### SUPPLIED DATA
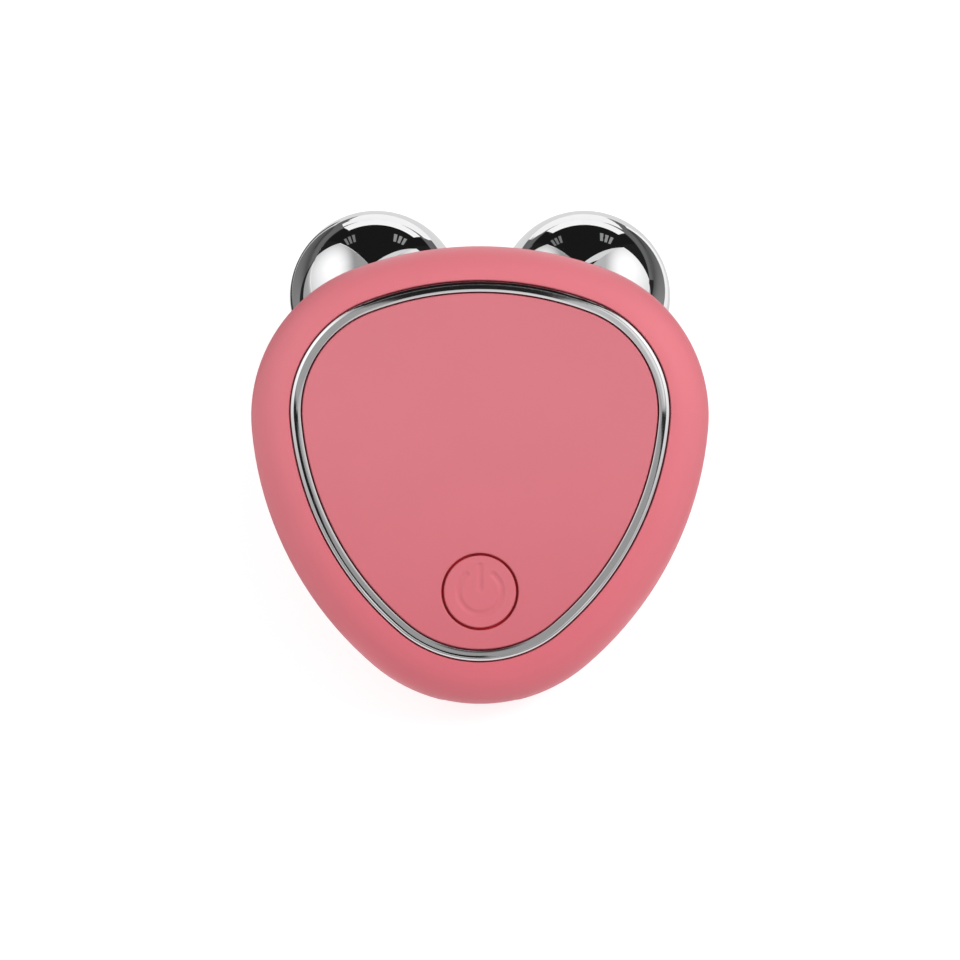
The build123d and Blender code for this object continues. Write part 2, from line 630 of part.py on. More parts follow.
def rest_tilt():
    """The panel's lean, in degrees, when the two balls and the rounded back of the tail share a floor."""
    tail_y, tail_z = -HALF_LENGTH - REAR_PROUD + BACK_ROUND, BODY_BACK + BACK_ROUND
    along, down = BALL_Y - tail_y, tail_z - BALL_Z
    return degrees(atan2(down, along) + asin((BALL_RADIUS - BACK_ROUND) / hypot(along, down)))


def assembly():
    """Every node in the panel frame, as name: solid or list of solids."""
    nodes = {
        "front_shell": front_shell(),
        "rear_shell": rear_shell(),
        "trim_ring": trim_ring(),
        "front_panel": front_panel(),
        "case_screws": case_screws(),
        "power_button": power_button(),
        "switch_plunger": switch_plunger(),
        "switch_base": switch_base(),
        "circuit_board": circuit_board(),
        "board_screws": board_screws(),
        "control_chip": chip(*CONTROL_CHIP),
        "charging_chip": chip(*CHARGING_CHIP),
        "step_up_coil": step_up_coil(),
        "board_capacitors": board_capacitors(),
        "status_leds": status_leds(),
        "charging_socket_shell": socket_shell(),
        "charging_socket_tongue": socket_tongue(),
        "battery_cell": battery_cell(),
        "battery_foam_pad": foam_pad(),
        "battery_lead_red": battery_lead(1),
        "battery_lead_black": battery_lead(-1),
    }
    roller_pieces = {
        "ball": ball(),
        "bush": bush(),
        "axle": axle(),
        "retaining_clip": retaining_clip(),
        "thrust_washer": thrust_washer(),
        "collar": collar(),
        "seal_ring": seal_ring(),
        "clamp_washer": clamp_washer(),
        "ring_terminal": ring_terminal(),
        "clamp_nut": clamp_nut(),
    }
    for name, side in SIDES.items():
        for piece, solid in roller_pieces.items():
            nodes[f"{piece}_{name}"] = on_roller(side, solid)
        nodes[f"electrode_lead_{name}"] = electrode_lead(side)
    return nodes


def at_rest(nodes):
    """The location that lays the unit on the floor Z = 0, centred over the origin."""
    turn = Rot(rest_tilt(), 0, 0)
    outside = Compound([turn * nodes[n] for n in ("front_shell", "rear_shell", "ball_left", "ball_right")])
    box = outside.bounding_box()
    return Pos(-box.center().X, -box.center().Y, -box.min.Z) * turn


def main():
    os.makedirs("parts", exist_ok=True)
    nodes = assembly()
    rest = at_rest(nodes)
    for name, shape in nodes.items():
        pieces = shape if isinstance(shape, list) else [shape]
        placed = Compound([rest * solid for piece in pieces for solid in piece.solids()])
        export_step(placed, f"parts/{name}.step")
    print("nodes", len(nodes), "body length", round(2 * HALF_LENGTH, 2), "rest tilt", round(rest_tilt(), 2))


if __name__ == "__main__":
    main()
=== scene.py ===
"""Facial toning device: finishes, modelled pieces, camera and lights round the fixed frame.

Metres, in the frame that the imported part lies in: it rests on the floor Z = 0 on its two balls
and the back of its tail. The panel frame has X across the unit, Y along it towards the balls and
Z out of the front panel, whose face is its plane Z = 0. A roller's frame has its origin at the
ball's centre and Z along the axle towards the body.
"""

import json
from math import atan2, ceil, cos, pi, radians, sin

import bmesh
import bpy
from mathutils import Matrix, Vector


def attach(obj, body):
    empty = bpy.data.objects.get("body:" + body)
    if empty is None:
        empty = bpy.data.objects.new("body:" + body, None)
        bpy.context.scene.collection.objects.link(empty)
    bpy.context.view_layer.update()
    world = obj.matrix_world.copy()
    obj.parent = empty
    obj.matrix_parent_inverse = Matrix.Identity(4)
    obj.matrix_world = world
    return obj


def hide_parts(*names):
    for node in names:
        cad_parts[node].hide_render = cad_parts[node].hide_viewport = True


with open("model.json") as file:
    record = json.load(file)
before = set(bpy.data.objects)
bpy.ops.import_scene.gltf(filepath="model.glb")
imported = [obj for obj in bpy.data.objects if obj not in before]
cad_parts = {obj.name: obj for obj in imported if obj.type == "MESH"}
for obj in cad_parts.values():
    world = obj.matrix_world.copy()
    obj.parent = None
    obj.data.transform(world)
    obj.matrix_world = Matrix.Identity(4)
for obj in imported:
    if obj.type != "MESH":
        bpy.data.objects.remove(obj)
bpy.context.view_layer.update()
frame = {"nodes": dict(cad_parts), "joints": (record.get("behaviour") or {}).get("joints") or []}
NODES = frame["nodes"]
MM = 0.001
SIDES = {"left": -1, "right": 1}

# ---------------------------------------------------------------- places worked out from the frame

BALL_RADIUS = 9.999 * MM
BALL_IN_PANEL = Vector((12.1, 20.75, -29.5)) * MM
JOINTS = {joint["name"]: joint for joint in frame["joints"]}


def roller_place(side):
    joint = JOINTS[f"roller_{side}_spin"]
    turn = Vector(joint["axis"]).to_track_quat("Z", "Y").to_matrix().to_4x4()
    return Matrix.Translation(joint["pos_m"]) @ turn


def panel_place():
    """The panel leans about X, and the power button goes straight down into it."""
    inwards = Vector(JOINTS["power_button_press"]["axis"])
    lean = Matrix.Rotation(atan2(inwards.y, -inwards.z), 4, "X")
    return Matrix.Translation(ROLLER["right"].translation - lean @ BALL_IN_PANEL) @ lean


ROLLER = {side: roller_place(side) for side in SIDES}
PANEL = panel_place()

# ---------------------------------------------------------------- sizes of the modelled pieces

# Body outline: four tangent arcs a side, from the head's middle round to the tail's middle.
HEAD_RADIUS, HEAD_TURN = 40.9 * MM, radians(20.8)
SHOULDER_RADIUS, SHOULDER_TURN = 17.65 * MM, radians(74.3)
FLANK_RADIUS, FLANK_TURN = 39.7 * MM, radians(44.6)
OUTLINE_STEP = radians(1.5)

TRIM_RISE = 0.44 * MM
TRIM_FOOT = -1.6 * MM
TRIM_OUTER, TRIM_INNER = 4.53 * MM, 5.66 * MM
# The band's section: each corner's inset from the outline, its height, and how much it is rounded.
TRIM_CORNERS = (
    (TRIM_OUTER, 0.04 * MM, 0.06 * MM),
    (4.69 * MM, 0.19 * MM, 0.1 * MM),
    (4.87 * MM, 0.31 * MM, 0.03 * MM),
    (5.26 * MM, 0.27 * MM, 0.34 * MM),
    (TRIM_INNER, 0.11 * MM, 0.05 * MM),
)
TRIM_SEGMENTS = 6

BALL_ARC_STEPS, BALL_TURN_STEPS = 72, 144
BALL_MOUTH = 9.3 * MM
BALL_BORE_RADIUS, BALL_BORE_END = 2.8 * MM, -3.9 * MM
MOUTH_ROUND, MOUTH_SEGMENTS = 0.35 * MM, 5

BUTTON_Y = -13.15 * MM
BUTTON_RADIUS, BUTTON_TOP, BUTTON_ROUND = 4.08 * MM, -0.05 * MM, 0.22 * MM
BUTTON_DISH = 0.2 * MM
FLANGE_RADIUS, FLANGE_TOP, FLANGE_BOTTOM = 4.9 * MM, -0.97 * MM, -1.57 * MM
STEM_RADIUS, STEM_BOTTOM = 1.6 * MM, -2.95 * MM
BUTTON_RINGS, BUTTON_ROUND_STEPS, BUTTON_TURN_STEPS = 64, 8, 216
SYMBOL_RADIUS, SYMBOL_HALF_STROKE, SYMBOL_DEPTH = 2.45 * MM, 0.26 * MM, 0.17 * MM
SYMBOL_GAP, SYMBOL_BAR = radians(38.0), (0.4 * MM, 2.9 * MM)
SYMBOL_SOFTNESS = 0.42 * MM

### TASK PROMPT
Restate the listing above word for word.

### FINISHED ANSWER
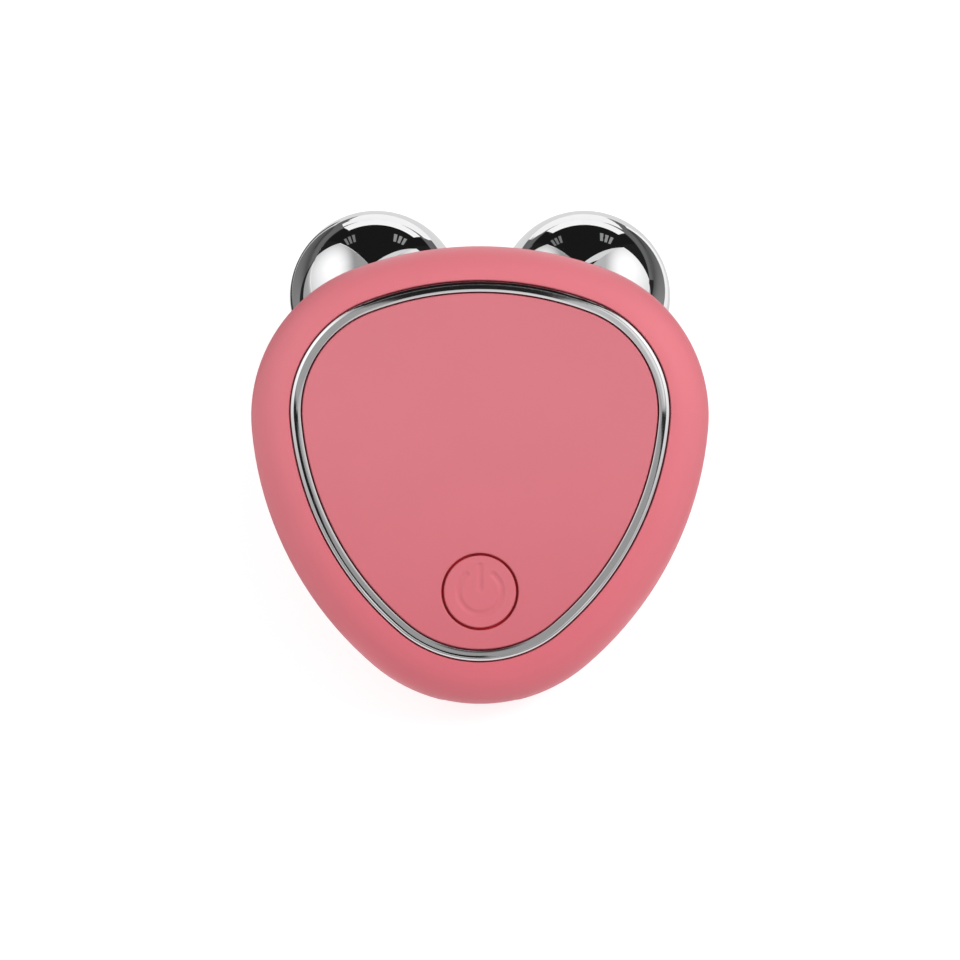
The build123d and Blender code for this object continues. Write part 2, from line 630 of part.py on. More parts follow.
def rest_tilt():
    """The panel's lean, in degrees, when the two balls and the rounded back of the tail share a floor."""
    tail_y, tail_z = -HALF_LENGTH - REAR_PROUD + BACK_ROUND, BODY_BACK + BACK_ROUND
    along, down = BALL_Y - tail_y, tail_z - BALL_Z
    return degrees(atan2(down, along) + asin((BALL_RADIUS - BACK_ROUND) / hypot(along, down)))


def assembly():
    """Every node in the panel frame, as name: solid or list of solids."""
    nodes = {
        "front_shell": front_shell(),
        "rear_shell": rear_shell(),
        "trim_ring": trim_ring(),
        "front_panel": front_panel(),
        "case_screws": case_screws(),
        "power_button": power_button(),
        "switch_plunger": switch_plunger(),
        "switch_base": switch_base(),
        "circuit_board": circuit_board(),
        "board_screws": board_screws(),
        "control_chip": chip(*CONTROL_CHIP),
        "charging_chip": chip(*CHARGING_CHIP),
        "step_up_coil": step_up_coil(),
        "board_capacitors": board_capacitors(),
        "status_leds": status_leds(),
        "charging_socket_shell": socket_shell(),
        "charging_socket_tongue": socket_tongue(),
        "battery_cell": battery_cell(),
        "battery_foam_pad": foam_pad(),
        "battery_lead_red": battery_lead(1),
        "battery_lead_black": battery_lead(-1),
    }
    roller_pieces = {
        "ball": ball(),
        "bush": bush(),
        "axle": axle(),
        "retaining_clip": retaining_clip(),
        "thrust_washer": thrust_washer(),
        "collar": collar(),
        "seal_ring": seal_ring(),
        "clamp_washer": clamp_washer(),
        "ring_terminal": ring_terminal(),
        "clamp_nut": clamp_nut(),
    }
    for name, side in SIDES.items():
        for piece, solid in roller_pieces.items():
            nodes[f"{piece}_{name}"] = on_roller(side, solid)
        nodes[f"electrode_lead_{name}"] = electrode_lead(side)
    return nodes


def at_rest(nodes):
    """The location that lays the unit on the floor Z = 0, centred over the origin."""
    turn = Rot(rest_tilt(), 0, 0)
    outside = Compound([turn * nodes[n] for n in ("front_shell", "rear_shell", "ball_left", "ball_right")])
    box = outside.bounding_box()
    return Pos(-box.center().X, -box.center().Y, -box.min.Z) * turn


def main():
    os.makedirs("parts", exist_ok=True)
    nodes = assembly()
    rest = at_rest(nodes)
    for name, shape in nodes.items():
        pieces = shape if isinstance(shape, list) else [shape]
        placed = Compound([rest * solid for piece in pieces for solid in piece.solids()])
        export_step(placed, f"parts/{name}.step")
    print("nodes", len(nodes), "body length", round(2 * HALF_LENGTH, 2), "rest tilt", round(rest_tilt(), 2))


if __name__ == "__main__":
    main()
=== scene.py ===
"""Facial toning device: finishes, modelled pieces, camera and lights round the fixed frame.

Metres, in the frame that the imported part lies in: it rests on the floor Z = 0 on its two balls
and the back of its tail. The panel frame has X across the unit, Y along it towards the balls and
Z out of the front panel, whose face is its plane Z = 0. A roller's frame has its origin at the
ball's centre and Z along the axle towards the body.
"""

import json
from math import atan2, ceil, cos, pi, radians, sin

import bmesh
import bpy
from mathutils import Matrix, Vector


def attach(obj, body):
    empty = bpy.data.objects.get("body:" + body)
    if empty is None:
        empty = bpy.data.objects.new("body:" + body, None)
        bpy.context.scene.collection.objects.link(empty)
    bpy.context.view_layer.update()
    world = obj.matrix_world.copy()
    obj.parent = empty
    obj.matrix_parent_inverse = Matrix.Identity(4)
    obj.matrix_world = world
    return obj


def hide_parts(*names):
    for node in names:
        cad_parts[node].hide_render = cad_parts[node].hide_viewport = True


with open("model.json") as file:
    record = json.load(file)
before = set(bpy.data.objects)
bpy.ops.import_scene.gltf(filepath="model.glb")
imported = [obj for obj in bpy.data.objects if obj not in before]
cad_parts = {obj.name: obj for obj in imported if obj.type == "MESH"}
for obj in cad_parts.values():
    world = obj.matrix_world.copy()
    obj.parent = None
    obj.data.transform(world)
    obj.matrix_world = Matrix.Identity(4)
for obj in imported:
    if obj.type != "MESH":
        bpy.data.objects.remove(obj)
bpy.context.view_layer.update()
frame = {"nodes": dict(cad_parts), "joints": (record.get("behaviour") or {}).get("joints") or []}
NODES = frame["nodes"]
MM = 0.001
SIDES = {"left": -1, "right": 1}

# ---------------------------------------------------------------- places worked out from the frame

BALL_RADIUS = 9.999 * MM
BALL_IN_PANEL = Vector((12.1, 20.75, -29.5)) * MM
JOINTS = {joint["name"]: joint for joint in frame["joints"]}


def roller_place(side):
    joint = JOINTS[f"roller_{side}_spin"]
    turn = Vector(joint["axis"]).to_track_quat("Z", "Y").to_matrix().to_4x4()
    return Matrix.Translation(joint["pos_m"]) @ turn


def panel_place():
    """The panel leans about X, and the power button goes straight down into it."""
    inwards = Vector(JOINTS["power_button_press"]["axis"])
    lean = Matrix.Rotation(atan2(inwards.y, -inwards.z), 4, "X")
    return Matrix.Translation(ROLLER["right"].translation - lean @ BALL_IN_PANEL) @ lean


ROLLER = {side: roller_place(side) for side in SIDES}
PANEL = panel_place()

# ---------------------------------------------------------------- sizes of the modelled pieces

# Body outline: four tangent arcs a side, from the head's middle round to the tail's middle.
HEAD_RADIUS, HEAD_TURN = 40.9 * MM, radians(20.8)
SHOULDER_RADIUS, SHOULDER_TURN = 17.65 * MM, radians(74.3)
FLANK_RADIUS, FLANK_TURN = 39.7 * MM, radians(44.6)
OUTLINE_STEP = radians(1.5)

TRIM_RISE = 0.44 * MM
TRIM_FOOT = -1.6 * MM
TRIM_OUTER, TRIM_INNER = 4.53 * MM, 5.66 * MM
# The band's section: each corner's inset from the outline, its height, and how much it is rounded.
TRIM_CORNERS = (
    (TRIM_OUTER, 0.04 * MM, 0.06 * MM),
    (4.69 * MM, 0.19 * MM, 0.1 * MM),
    (4.87 * MM, 0.31 * MM, 0.03 * MM),
    (5.26 * MM, 0.27 * MM, 0.34 * MM),
    (TRIM_INNER, 0.11 * MM, 0.05 * MM),
)
TRIM_SEGMENTS = 6

BALL_ARC_STEPS, BALL_TURN_STEPS = 72, 144
BALL_MOUTH = 9.3 * MM
BALL_BORE_RADIUS, BALL_BORE_END = 2.8 * MM, -3.9 * MM
MOUTH_ROUND, MOUTH_SEGMENTS = 0.35 * MM, 5

BUTTON_Y = -13.15 * MM
BUTTON_RADIUS, BUTTON_TOP, BUTTON_ROUND = 4.08 * MM, -0.05 * MM, 0.22 * MM
BUTTON_DISH = 0.2 * MM
FLANGE_RADIUS, FLANGE_TOP, FLANGE_BOTTOM = 4.9 * MM, -0.97 * MM, -1.57 * MM
STEM_RADIUS, STEM_BOTTOM = 1.6 * MM, -2.95 * MM
BUTTON_RINGS, BUTTON_ROUND_STEPS, BUTTON_TURN_STEPS = 64, 8, 216
SYMBOL_RADIUS, SYMBOL_HALF_STROKE, SYMBOL_DEPTH = 2.45 * MM, 0.26 * MM, 0.17 * MM
SYMBOL_GAP, SYMBOL_BAR = radians(38.0), (0.4 * MM, 2.9 * MM)
SYMBOL_SOFTNESS = 0.42 * MM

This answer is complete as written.